Question 11: Explain indexer acknowledgement and its importance.
Answer: Indexer acknowledgement ensures the forwarder receives confirmation that data has been successfully indexed.
This prevents:
- Data loss in transmission.
- Duplication of events.
- Misalignment between forwarders and indexers in high-volume deployments.
Question 12: How do you configure parsing in a heavy forwarder?
Answer: Parsing can be configured using:
- props.conf: Define line-breaking, timestamp extraction, and field transformations.
- transforms.conf: Apply regex-based extractions, routing, and filtering rules.
Question 13: What is the role of metadata fields in Splunk?
Answer: Metadata fields like host, source, and sourcetype help:
- Identify and categorize data.
- Enable effective searches and reporting.
- Optimize data processing in distributed search architectures.
Question 14: How do you handle secure data transmission from forwarders to indexers?
Answer:
- Enable SSL encryption for TCP outputs.
- Use secure certificates for mutual authentication.
- Ensure deployment server and indexer certificates match for secure communication.
Question 15: What is the difference between a single-instance and distributed Splunk deployment?
Answer:
- Single-instance: Forwarder, indexer, and search head run on the same server. Suitable for small environments.
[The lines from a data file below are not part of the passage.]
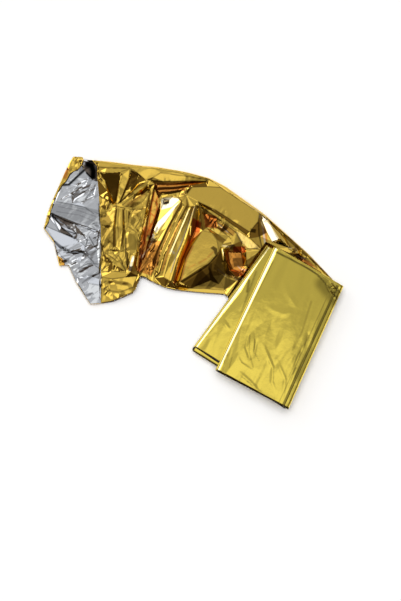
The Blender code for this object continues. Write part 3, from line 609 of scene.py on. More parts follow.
def facets(across, along, cell, seed):
    """Flat triangular facets, from -1 to 1. The points of a triangular lattice have random heights,
    and each triangle between three of them is flat. A coarser lattice of the same kind first
    pushes the places about, so that the facets differ in size and their edges in direction."""
    tables = np.random.default_rng(seed).uniform(-1, 1, (3, LATTICE, LATTICE))

    def lattice(x, y, table):
        skew = (x + y) * (math.sqrt(3) - 1) / 2
        left, low = np.floor(x + skew).astype(int), np.floor(y + skew).astype(int)
        a, b = x + skew - left, y + skew - low
        right, high = (left + 1) % LATTICE, (low + 1) % LATTICE
        left, low = left % LATTICE, low % LATTICE
        near, far = table[left, low], table[right, high]
        third = np.where(a > b, table[right, low], table[left, high])
        return near + (third - near) * np.maximum(a, b) + (far - third) * np.minimum(a, b)

    x, y = across / cell, along / cell
    push_x = lattice(x / PUSH_CELL, y / PUSH_CELL, tables[1])
    push_y = lattice(x / PUSH_CELL, y / PUSH_CELL, tables[2])
    return lattice(x + PUSH * push_x, y + PUSH * push_y, tables[0])


def crumple(points, heading, stretch, seed, sizes=((12, 1.1), (6, 0.75), (3, 0.36))):
    """Creased film, in millimetres: facets of several sizes added up, each size (cell, rise) in
    millimetres. The facets are stretch times longer along heading than across it."""
    turn = math.radians(heading)
    along = (points[..., 0] * math.cos(turn) + points[..., 1] * math.sin(turn)) / stretch
    across = points[..., 1] * math.cos(turn) - points[..., 0] * math.sin(turn)
    return sum(
        rise * facets(across, along, cell * MM, seed + step)
        for step, (cell, rise) in enumerate(sizes)
    )


PLAIN_WEIGHT = 0.08  # of film that is near no spot
PLAIN_CRUMPLE = 0.008  # that weight, times a tenth of the full crumple


def crumple_share(points, spots):
    """The share of crumple at each point: the spots' own shares, weighted by how near each is."""
    total = np.full(points.shape[:-1], PLAIN_CRUMPLE)
    weights = np.full(points.shape[:-1], PLAIN_WEIGHT)
    for spot in spots:
        centre = plan(spot.x, spot.y)
        reach = np.array([spot.reach_x * UNIT_ACROSS, spot.reach_y * UNIT_DEEP])
        weight = np.exp(-np.sum(((points - centre) / reach) ** 2, axis=-1))
        total = total + weight * spot.share
        weights = weights + weight
    return total / weights


def beyond_packet(points):
    """How far each point lies outside the packet's outline, in metres, and nothing inside it."""
    corners = plan(*np.array(PACKET_OUTLINE).T)
    sides = np.roll(corners, -1, axis=0) - corners
    outward = np.stack([-sides[:, 1], sides[:, 0]], axis=1)
    outward /= np.linalg.norm(outward, axis=1)[:, None]
    return np.maximum(0, np.max([(points - c) @ n for c, n in zip(corners, outward)], axis=0))


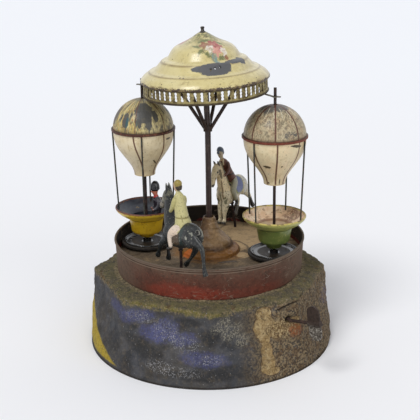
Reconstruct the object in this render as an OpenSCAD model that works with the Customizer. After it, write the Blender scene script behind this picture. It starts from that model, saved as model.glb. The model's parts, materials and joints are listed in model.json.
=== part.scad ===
// Tin musical carousel with two captive balloons, two horses and a winding key.
// Millimetres. The origin is the middle of the underside, +Z is up and -Y is the front.
// The clockwork is drawn along its own +X, which points out through the winding key.

/* [Base] */
// Radius of the round foot
base_r = 115; // [112:0.5:120]
// Corner radius of the eight-sided top
base_corner_r = 109.5; // [109:0.5:112]
// Height of the edge of the eight-sided top
base_h = 70; // [69:0.5:70.5]
// Height of the ledge at the foot of the drum
ledge_z = 71.9; // [71.5:0.1:72.5]
// Radius of the space inside the base
cavity_r = 97; // [94:0.5:98]
// Thickness of the wooden bottom board
board_t = 6; // [5:0.5:6]

/* [Drum and deck] */
// Outer radius of the drum at its foot
drum_foot_r = 87; // [87:0.1:87.4]
// Outer radius of the drum at its rim
drum_rim_r = 88.3; // [88.2:0.1:88.6]
// Height of the drum's rim
drum_top_z = 101.5; // [100:0.5:101.5]
// Thickness of the tin sheet
tin = 0.8; // [0.7:0.1:0.9]
// Top of the turning deck
deck_z = 85; // [84.8:0.1:85]
// Radius of the turning deck
deck_r = 86.2; // [85:0.1:86.2]

/* [Centre post and canopy] */
// Radius of the centre post
post_r = 2.7; // [2.6:0.05:2.8]
// Top of the centre post
post_top_z = 290; // [288:0.5:290]
// Height of the collar where the struts meet
collar_z = 203; // [198:1:208]
// How far everything above the collar leans to the left, in degrees
lean = 2.2; // [0:0.1:2.6]
// Radius of the canopy's rim
canopy_r = 57.9; // [57.5:0.1:58.5]
// Height of the canopy's rim
canopy_z = 250; // [249.5:0.1:250.5]
// Radius of the pierced gallery
gallery_r = 55.8; // [55:0.1:56]
// Lower edge of the gallery
gallery_z = 236.5; // [235:0.5:238]
// Number of piercings in the gallery
gallery_slots = 60; // [48:2:64]

/* [Balloons] */
// Distance of each balloon rod from the centre
orbit_r = 62.3; // [62:0.1:62.4]
// Where the right balloon stands, in degrees from the right-hand side
orbit_angle = -16.5; // [-20:0.5:-12]
// Radius of the balloon rods
rod_r = 1.35; // [1.2:0.05:1.4]
// Top of the balloon rods
rod_top_z = 243.7; // [242:0.1:246]
// Radius of the envelope
envelope_r = 28.2; // [27:0.1:28.6]
// Height of the envelope's upper half
envelope_up = 28.5; // [27:0.5:29.5]
// Height of the envelope's widest ring
ring_z = 200.2; // [196:0.1:202]
// Height of the underside of the envelope's neck
neck_z = 156.4; // [154:0.1:160]
// Radius of the envelope's neck
neck_r = 9.8; // [9:0.1:11]
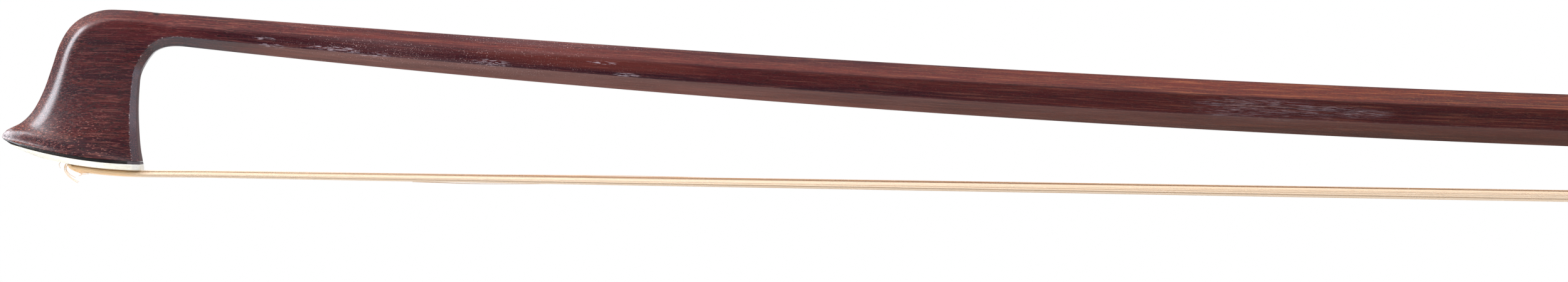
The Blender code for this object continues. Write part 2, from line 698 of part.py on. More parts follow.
def make_lapping():
    """The lapping: one flat strip wound round the handle in front of the leather."""
    inner = rounded_octagon(HANDLE_FLATS + 2 * GLUE_GAP)
    outer = rounded_octagon(HANDLE_FLATS + 2 * GLUE_GAP + 2 * LAPPING_THICK, 0.25)
    steps = len(inner)
    rings = []
    for k in range(LAPPING_TURNS * steps + 1):
        rear = LAPPING_X - LAPPING_PITCH * k / steps
        front = rear - LAPPING_STRIP
        (yi, zi), (yo, zo) = inner[k % steps], outer[k % steps]
        rings.append([(rear, yi, zi), (rear, yo, zo), (front, yo, zo), (front, yi, zi)])
    least = min(
        rings[k][2][0] - rings[k + steps][1][0] for k in range(len(rings) - steps)
    )
    print(f"stick_lapping: least gap to itself {least * 1000:.2f} mm over {LAPPING_TURNS} turns")
    part("stick_lapping", skin(rings), BALEEN, HANDLE)


def channel(offset):
    """Lower half of the stick's octagon, set out by offset, as (y, z) points in the frog's own space."""
    width = HANDLE_FLATS + 2 * offset
    face = width / 2 * math.tan(EIGHTH)
    middle = HANDLE_FLATS / 2
    right = [(width / 2, middle - face), (face, middle - width / 2)]
    return right + [(-y, z) for y, z in right[::-1]]


WING = HANDLE_FLATS / 2 * (1 - math.tan(EIGHTH))  # how far the frog reaches up the stick's lower facets


def mirrored(half):
    """A closed outline from its right half, listed from the top down."""
    return half + [(-y, z) for y, z in half[::-1]]


def frog_section():
    """The frog's cross-section as (y, z) points: rails, coves, flat sides and bevelled lower edges."""
    top, side, low = FROG_TOP_WIDTH / 2, FROG_SIDE_WIDTH / 2, FROG_WIDTH / 2
    half = [(top, WING)]
    for k in range(5):
        angle = math.pi / 8 * k
        out = top + (side - top) * (1 - math.cos(angle))
        half.append((out, -RAIL_DEPTH - (COVE_DEPTH - RAIL_DEPTH) * math.sin(angle)))
    half += [(low, EDGE_HEIGHT - FROG_HEIGHT), (low - EDGE_WIDTH, -FROG_HEIGHT)]
    return mirrored(half)


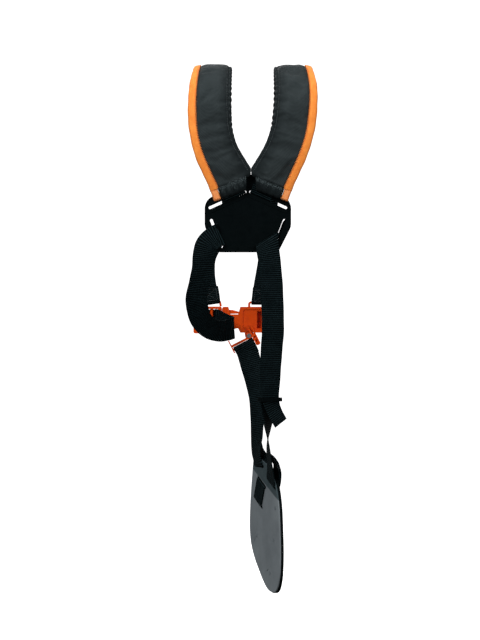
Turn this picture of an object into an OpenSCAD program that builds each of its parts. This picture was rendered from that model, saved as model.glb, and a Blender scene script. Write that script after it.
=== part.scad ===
// Double shoulder harness for a brush cutter: two padded shoulder straps on a
// moulded back plate, a three-way chest buckle, and a hip plate with a snap hook.
// +X is the wearer's right, +Y the wearer's front, +Z is up. The origin is midway
// between the shoulders, level with the underside of the pads. Millimetres.

/* [Webbing] */
// Width of all the webbing
web_w = 40; // [38:0.5:41]
// Thickness of one layer of webbing
web_t = 1.8; // [1.4:0.1:2]

/* [Shoulder pads] */
// Width of a pad
pad_w = 75; // [72:1:78]
// Thickness of a pad in the middle
pad_t = 14; // [11:1:14]
// Thickness of the cover fabric
cover_t = 1.2; // [0.8:0.1:1.6]
// Width of the coloured edging on the outer side
edging_w = 13; // [10:1:15]
// How far the lower ends of the pads hang to the wearer's left
pad_sway = 4; // [3:0.5:5]

/* [Back plate] */
// Thickness of the plate
plate_t = 4; // [3:0.5:4]
// Height of the rim and ribs on its outer face
rib_h = 1; // [0.5:0.25:1]
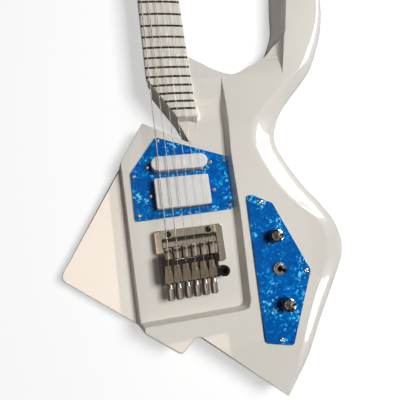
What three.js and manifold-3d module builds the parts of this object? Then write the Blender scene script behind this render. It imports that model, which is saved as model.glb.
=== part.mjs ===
import * as THREE from 'three';
import { mergeVertices } from 'three/addons/utils/BufferGeometryUtils.js';
import Module from 'manifold-3d';

const wasm = await Module();
wasm.setup();

// A headless electric guitar, in millimetres. The back lies on Z = 0 and the face looks up.
// X points to the treble side, Y from the saddle line to the nut, and X = 0 is the middle string gap.

// Gaps and overruns
const seatGap = 0.25;
const runGap = 0.4;
const overrun = 3;
const farReach = 70;

// Body slab: three levels, 12 mm apart, from the raised treble side down to the left wing
const bodyWidth = 390;
const bodyLength = 600;
const bodyThickness = 42;
const levelStep = 12;
const backRound = 4;
const edgeRound = 2;
const stepDraft = 8;
const wallDraft = 4;
const creaseAngle = THREE.MathUtils.degToRad(25);
const bevelSteps = 5;
const backSteps = 3;
const samplesPerStation = 2;

// Treble edge from the tail corner round the horn to the neck, shares of body width and length:
// outer x, outer y, crease x, crease y, then bevel depth as a share of thickness, and steepness
const trebleShares = [
  [0.229, -0.310, 0.223, -0.304, 0.19, 0],
  [0.277, -0.286, 0.249, -0.273, 0.43, 0],
  [0.323, -0.260, 0.277, -0.237, 0.60, 0],
  [0.400, -0.183, 0.337, -0.154, 0.62, 0],
  [0.468, -0.116, 0.395, -0.087, 0.62, 0],
  [0.505, -0.076, 0.417, -0.062, 0.62, 0],
  [0.519, -0.044, 0.427, -0.023, 0.62, 0],
  [0.507, 0.003, 0.405, 0.018, 0.62, 0],
  [0.465, 0.051, 0.362, 0.039, 0.62, 0],
  [0.421, 0.089, 0.313, 0.072, 0.62, 0],
  [0.390, 0.123, 0.278, 0.105, 0.62, 0],
  [0.363, 0.157, 0.251, 0.145, 0.62, 0],
  [0.346, 0.187, 0.233, 0.182, 0.62, 0],
  [0.346, 0.210, 0.235, 0.207, 0.62, 0],
  [0.364, 0.242, 0.249, 0.235, 0.62, 0],
  [0.389, 0.268, 0.277, 0.256, 0.62, 0],
  [0.430, 0.297, 0.324, 0.286, 0.62, 0],
  [0.491, 0.337, 0.392, 0.322, 0.62, 0],
  [0.527, 0.365, 0.444, 0.347, 0.62, 0],
  [0.554, 0.397, 0.492, 0.393, 0.62, 0],
  [0.599, 0.469, 0.550, 0.468, 0.62, 0],
  [0.619, 0.575, 0.582, 0.575, 0.62, 0],
  [0.606, 0.637, 0.574, 0.628, 0.60, 0],
  [0.569, 0.682, 0.549, 0.665, 0.50, 0],
  [0.531, 0.697, 0.526, 0.682, 0.40, 0],
  [0.503, 0.685, 0.509, 0.670, 0.50, 0.5],
  [0.474, 0.650, 0.490, 0.640, 0.73, 1],
  [0.447, 0.595, 0.469, 0.588, 0.73, 1],
  [0.431, 0.538, 0.454, 0.535, 0.73, 1],
  [0.418, 0.476, 0.435, 0.472, 0.73, 1],
  [0.400, 0.446, 0.419, 0.433, 0.73, 1],
  [0.377, 0.418, 0.385, 0.412, 0.60, 1],
  [0.341, 0.388, 0.346, 0.383, 0.30, 0.6],
  [0.271, 0.361, 0.273, 0.354, 0.12, 0],
  [0.217, 0.344, 0.217, 0.338, 0.10, 0],
  [0.155, 0.356, 0.151, 0.350, 0.10, 0],
  [0.115, 0.371, 0.111, 0.366, 0.10, 0],
  [0.076, 0.386, 0.073, 0.381, 0.10, 0],
];

// A steep wall falls this share of its run over this share of its drop
const steepRunShare = 0.18;
const steepDropShare = 0.38;

// Straight edges from the neck round the left wing back to the tail: x, y shares and corner radius
const cornerRadius = 6;
const cornerShares = [
  [-0.060, 0.332, 1],
  [0.014, 0.253, 1.5],
  [0.045, 0.204, 0.9],
  [-0.098, 0.254, 1],
  [-0.383, -0.034, 1.2],
  [-0.064, -0.198, 1],
  [-0.014, -0.170, 1],
];
const cornerSteps = 4;

// Sunk middle panel: top x, top y, floor x, floor y of its right and lower walls
const recessWallShares = [
  [0.136, -0.140, 0.124, -0.134],
  [0.150, -0.136, 0.137, -0.131],
  [0.156, -0.124, 0.142, -0.123],
  [0.166, 0.045, 0.154, 0.048],
  [0.165, 0.173, 0.156, 0.180],
  [0.172, 0.237, 0.161, 0.229],
  [0.174, 0.290, 0.161, 0.263],
  [0.170, 0.348, 0.160, 0.348],
];
const recessLeftShare = -0.5;
const recessLeftTopShare = -0.137;
const recessLeftFloorShare = -0.133;
const recessUpperShare = 0.292;
const rampStartShare = 0.262;
const rampEndShare = 0.346;
const rampRise = 0.4;
const rampSteps = 6;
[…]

- Distributed Deployment: Components are on separate servers with clustering, load balancing, and failover mechanisms. Ideal for enterprise-scale deployments.
Conclusion
Understanding the roles responsibilities and architecture design of forwarder, indexer, and search head is critical for working with Splunk. Mastering these core Splunk components and data processing concepts not only prepares you for interviews but also equips you to manage real-world Splunk deployments efficiently. By reviewing the common interview questions above, you can confidently demonstrate your knowledge of Splunk data flow, indexing pipeline, search optimization, and distributed architecture.